To be sure, I do not mean that we should just brush over any apparent institutional and societal failures. Nor am I saying that we should not consider changes to gun laws in the United States. Nor am I proposing that we give no consideration to changing the gun laws in America. But I am saying that we, with our heated rhetoric regarding the culpability of various individuals and institutions with regard to this shooting, are diminishing the significance and meaning of the actual moral responsibility of the shooter himself.
Now, lest I be accused of making the common “blame the shooter, not the guns” argument, I should point out that I am not saying that guns had no part in this shooting. I only mean to point out that we probably need to change the way we talk about moral responsibility.

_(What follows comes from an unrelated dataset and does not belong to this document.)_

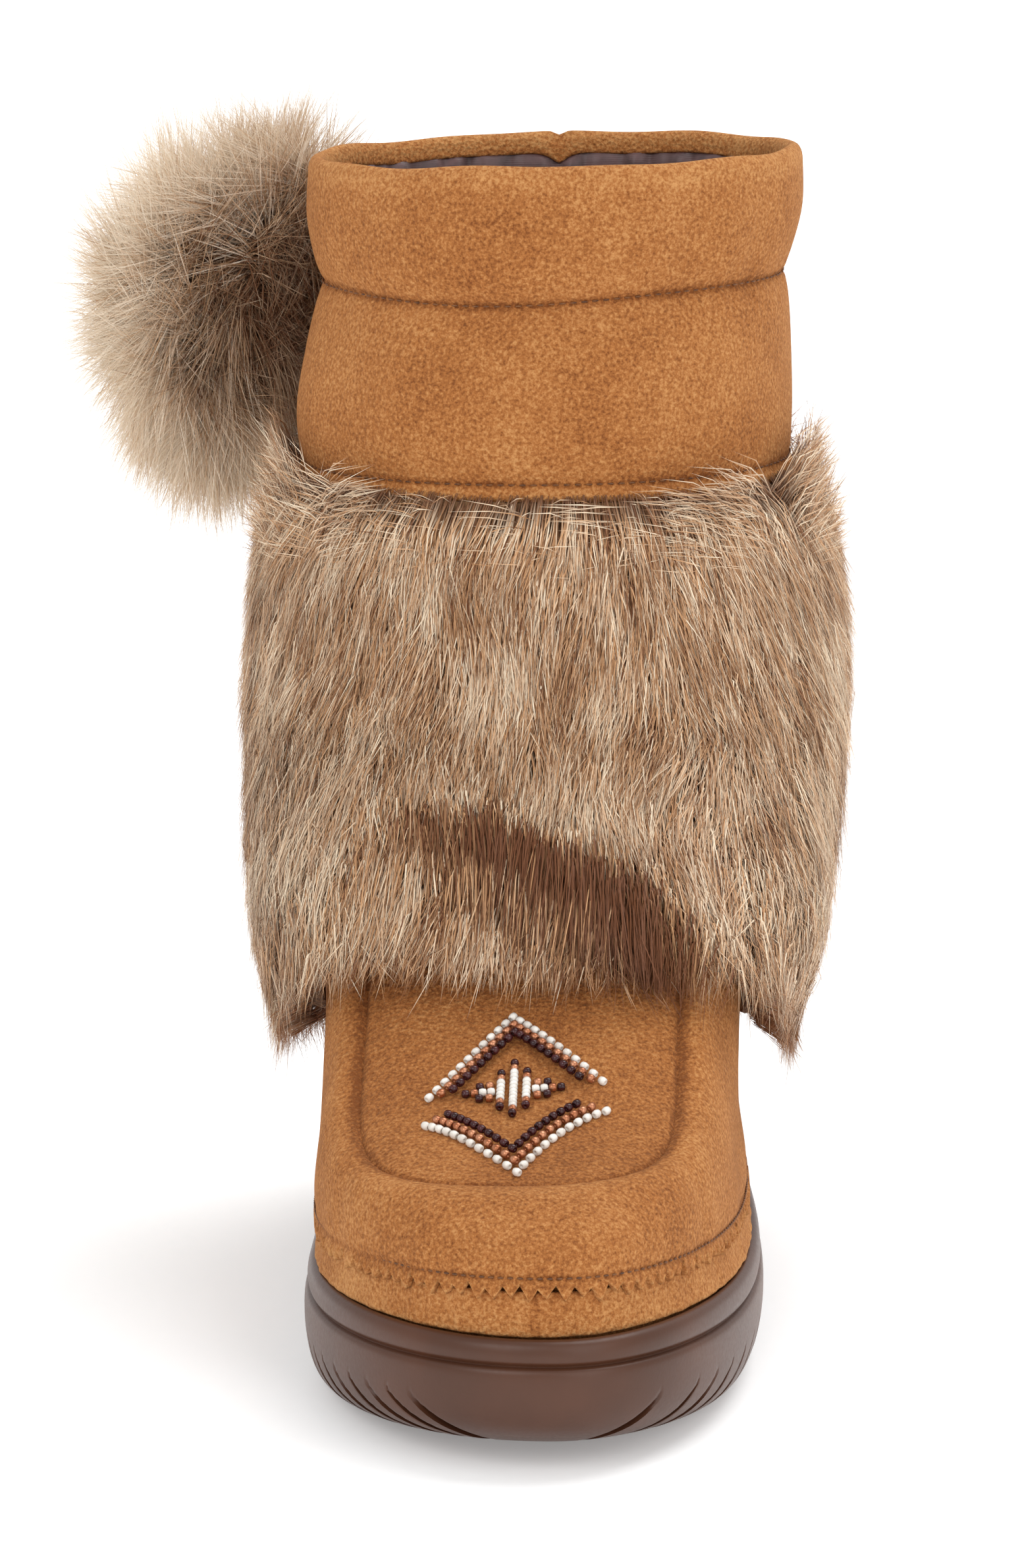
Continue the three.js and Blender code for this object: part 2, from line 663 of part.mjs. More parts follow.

I recognize that I do not have any empirical research data to support my argument here, but I still posit that the way we talk about moral responsibility in the wake of these shootings plays a factor in other shootings, just as news reporting of shooters plays a factor.
In in any case, if we want to make any true progress in preventing these things from happening, we need to have an open and fair and reasoned conversation with people on all sides of this issue. Absolutist rhetoric will ultimately do more harm than good in that respect.
 I make a specific note of this particular accusation because it is very relevant to the issue at hand. To say that the NRA is an advocacy group of “child murderers” is to put it on the same plane of moral responsibility as the shooter himself. This highlights the way in which we identify moral responsibility.